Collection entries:
◇ ◇ ◇
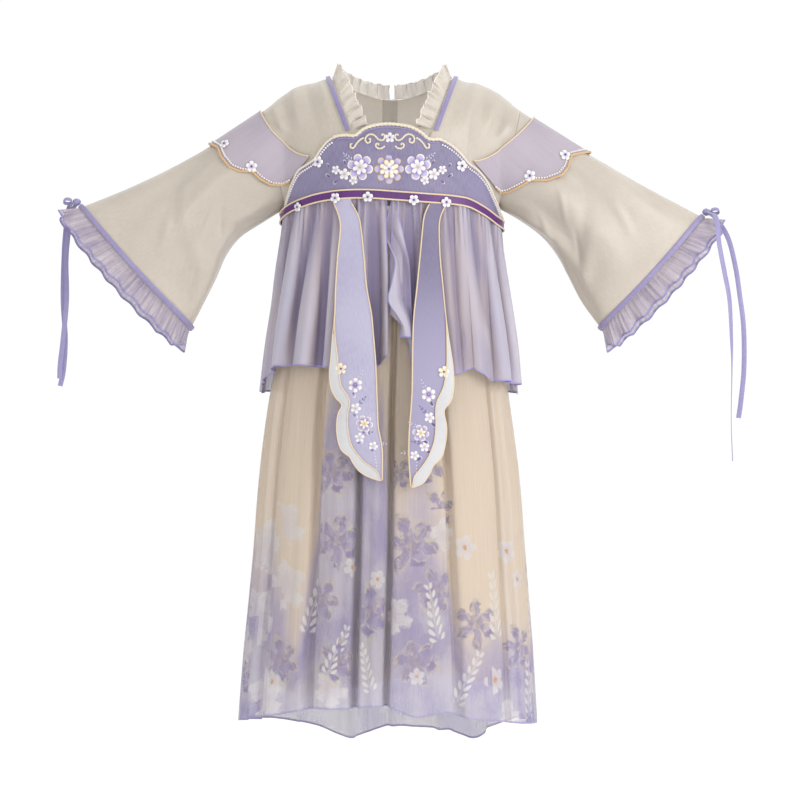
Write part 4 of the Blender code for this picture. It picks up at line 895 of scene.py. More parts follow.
# %% Collar ruffle
LEAN = table("part across back up", (0, 0.85, -0.10, 0.30), (0.25, 0.80, -0.15, 0.45),
             (0.48, 0.50, -0.05, 0.85), (0.60, 0.30, 0.10, 1.0), (1, 0.0, 0.22, 0.95))
for side, name in SIDES:
    part = np.linspace(0, 1, 361)
    in_front = part < 0.5
    z = COLLAR_START_Z + (shoulder_z(NECK_X) - COLLAR_START_Z) * part / 0.5
    turn = (part - 0.5) / 0.5
    x_back = COLLAR_BACK_GAP + (NECK_X - COLLAR_INSET - COLLAR_BACK_GAP) * np.cos(turn * math.pi / 2)
    z_back = shoulder_z(NECK_X) - NECK_BACK_DROP * (1 - (x_back / NECK_X) ** 2)
    x = np.where(in_front, neckline_x(z) - COLLAR_INSET, x_back)
    tuck = COLLAR_TUCK * np.maximum(0, 1 - part / 0.2)
    y = np.where(in_front, -blouse_depth(neckline_x(z), np.minimum(z, 0.0094)) + tuck,
                 blouse_depth(x_back, z_back) - WALL / 2)
    z = np.where(in_front, z, z_back + COLLAR_BACK_RISE)
    base = points_of(side * x, y, z + SEAM)
    way = points_of(*(smooth(LEAN, column, part, "part") for column in ("across", "back", "up")))
    way = way * (-side, 1, 1)
    height = unit(way) * COLLAR_HEIGHT
    run = unit(np.gradient(base, axis=0))
    out = unit(np.cross(run, height)) * side
    calm = 1 - 0.7 * np.exp(-((part - 0.55) / 0.06) ** 2)
    sway = calm * np.sin(2 * math.pi * COLLAR_WAVES * part + 0.8 * np.sin(9 * part))
    small = calm * np.sin(2 * math.pi * 31 * part + 2.2 * np.sin(7 * part + side))
    level, _ = grid_of(np.linspace(0, 1, 15), part)
    tiny = calm * np.sin(2 * math.pi * 57 * part + 3.5 * np.sin(11 * part))
    wave = 0.0050 * level ** 0.8 * sway + 0.0024 * level * (1.15 - 0.4 * level) * small
    wave = wave + 0.0010 * level * tiny
    reach = level * (1 + 0.10 * sway + 0.07 * small)
    shift = 0.0032 * np.cos(2 * math.pi * 15 * part + 2 * np.sin(8 * part)) + 0.0012 * small
    shift = calm * level * shift
    points = base + height * reach[..., None] + out * wave[..., None] + run * shift[..., None]
    hang(sew("collar_organza_" + name, points, collar_organza.material, thick=SHEER_THIN), points,
         ["collar_ruffle_" + name], "sheer_cream", ["blouse_front_cloth_" + name])

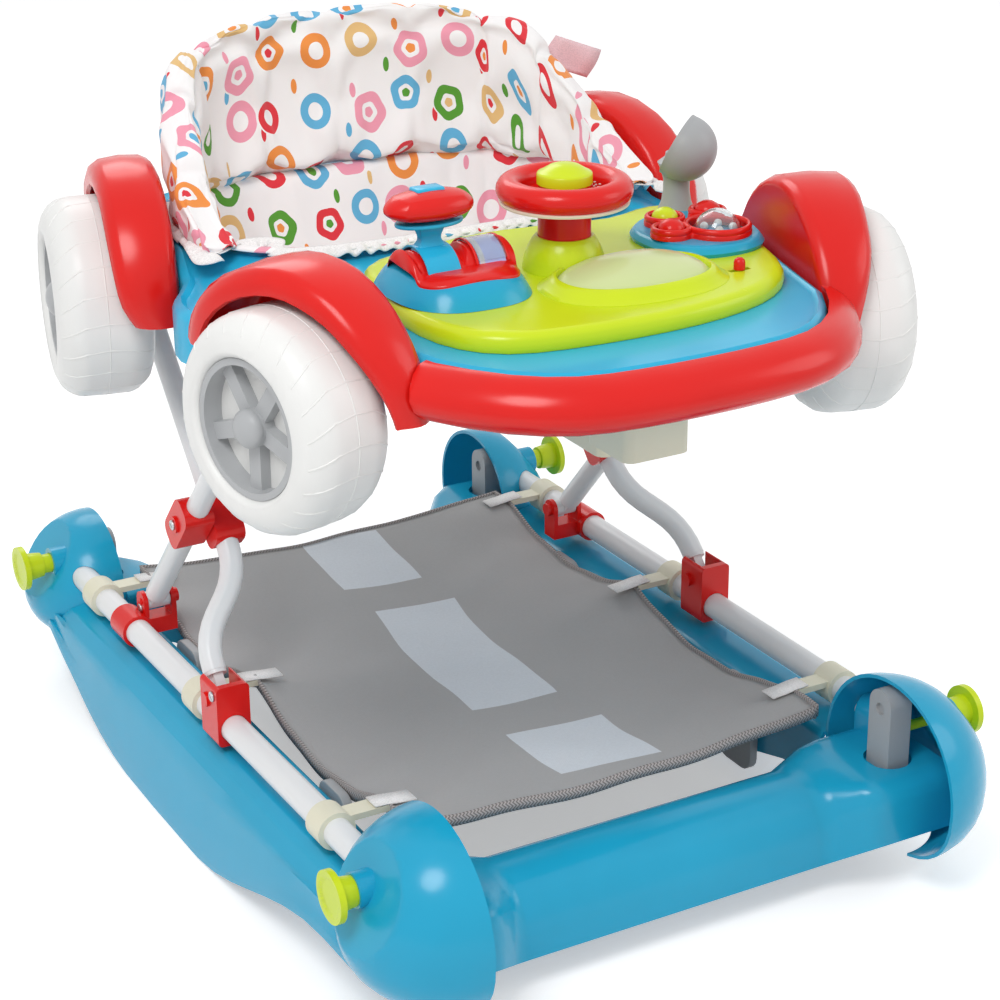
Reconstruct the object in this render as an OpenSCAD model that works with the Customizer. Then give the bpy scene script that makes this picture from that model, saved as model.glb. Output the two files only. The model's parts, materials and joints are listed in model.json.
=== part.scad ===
◇ ◇ ◇
Every line of the data above should be copied exactly.

• [Answer for this exercise]:
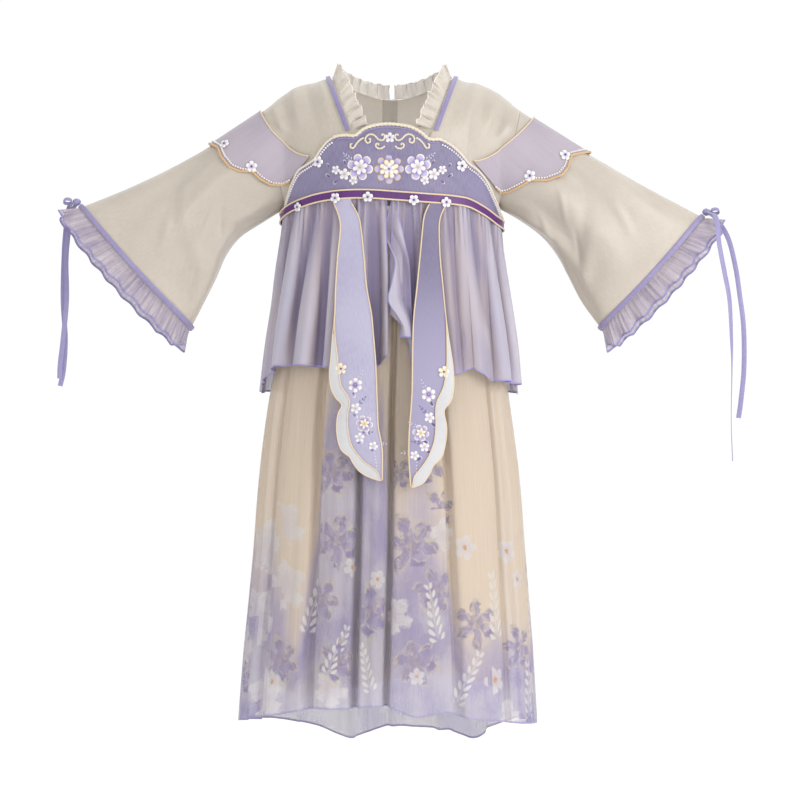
Write part 4 of the Blender code for this picture. It picks up at line 895 of scene.py. More parts follow.
# %% Collar ruffle
LEAN = table("part across back up", (0, 0.85, -0.10, 0.30), (0.25, 0.80, -0.15, 0.45),
             (0.48, 0.50, -0.05, 0.85), (0.60, 0.30, 0.10, 1.0), (1, 0.0, 0.22, 0.95))
for side, name in SIDES:
    part = np.linspace(0, 1, 361)
    in_front = part < 0.5
    z = COLLAR_START_Z + (shoulder_z(NECK_X) - COLLAR_START_Z) * part / 0.5
    turn = (part - 0.5) / 0.5
    x_back = COLLAR_BACK_GAP + (NECK_X - COLLAR_INSET - COLLAR_BACK_GAP) * np.cos(turn * math.pi / 2)
    z_back = shoulder_z(NECK_X) - NECK_BACK_DROP * (1 - (x_back / NECK_X) ** 2)
    x = np.where(in_front, neckline_x(z) - COLLAR_INSET, x_back)
    tuck = COLLAR_TUCK * np.maximum(0, 1 - part / 0.2)
    y = np.where(in_front, -blouse_depth(neckline_x(z), np.minimum(z, 0.0094)) + tuck,
                 blouse_depth(x_back, z_back) - WALL / 2)
    z = np.where(in_front, z, z_back + COLLAR_BACK_RISE)
    base = points_of(side * x, y, z + SEAM)
    way = points_of(*(smooth(LEAN, column, part, "part") for column in ("across", "back", "up")))
    way = way * (-side, 1, 1)
    height = unit(way) * COLLAR_HEIGHT
    run = unit(np.gradient(base, axis=0))
    out = unit(np.cross(run, height)) * side
    calm = 1 - 0.7 * np.exp(-((part - 0.55) / 0.06) ** 2)
    sway = calm * np.sin(2 * math.pi * COLLAR_WAVES * part + 0.8 * np.sin(9 * part))
    small = calm * np.sin(2 * math.pi * 31 * part + 2.2 * np.sin(7 * part + side))
    level, _ = grid_of(np.linspace(0, 1, 15), part)
    tiny = calm * np.sin(2 * math.pi * 57 * part + 3.5 * np.sin(11 * part))
    wave = 0.0050 * level ** 0.8 * sway + 0.0024 * level * (1.15 - 0.4 * level) * small
    wave = wave + 0.0010 * level * tiny
    reach = level * (1 + 0.10 * sway + 0.07 * small)
    shift = 0.0032 * np.cos(2 * math.pi * 15 * part + 2 * np.sin(8 * part)) + 0.0012 * small
    shift = calm * level * shift
    points = base + height * reach[..., None] + out * wave[..., None] + run * shift[..., None]
    hang(sew("collar_organza_" + name, points, collar_organza.material, thick=SHEER_THIN), points,
         ["collar_ruffle_" + name], "sheer_cream", ["blouse_front_cloth_" + name])

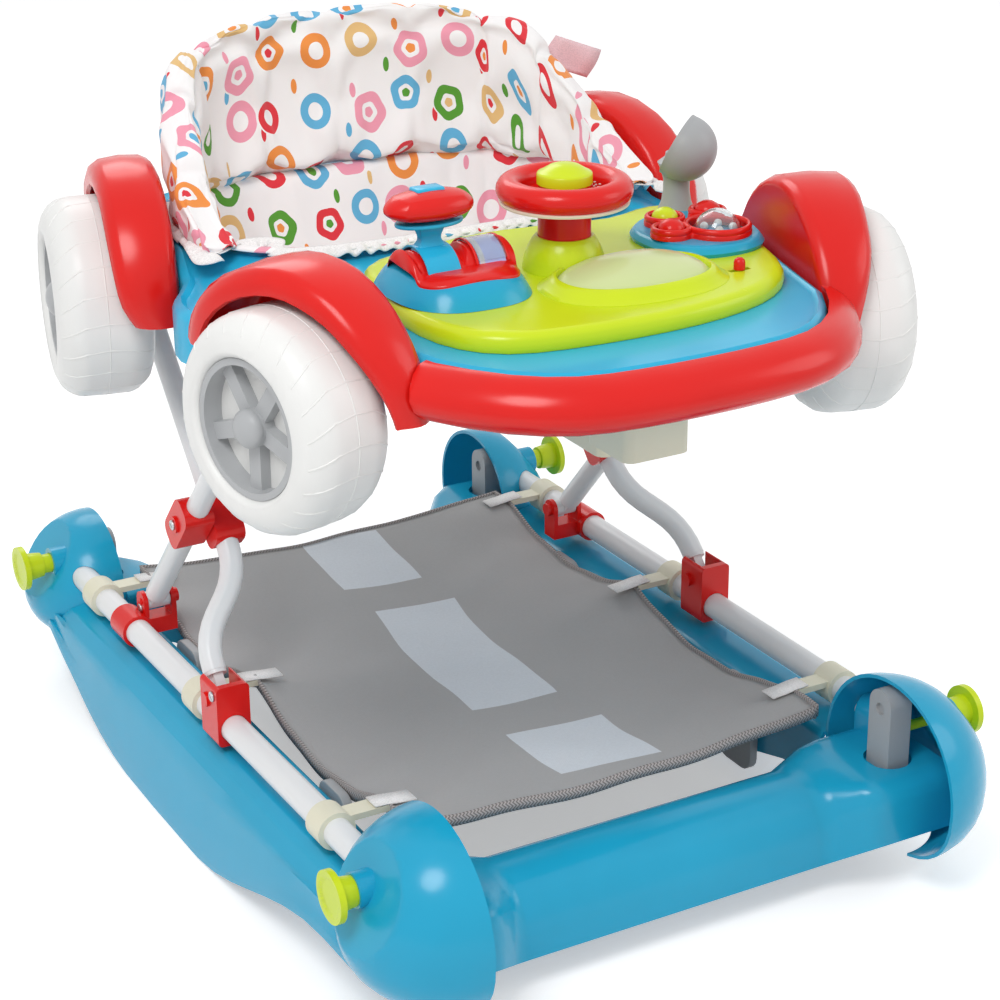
Reconstruct the object in this render as an OpenSCAD model that works with the Customizer. Then give the bpy scene script that makes this picture from that model, saved as model.glb. Output the two files only. The model's parts, materials and joints are listed in model.json.
=== part.scad ===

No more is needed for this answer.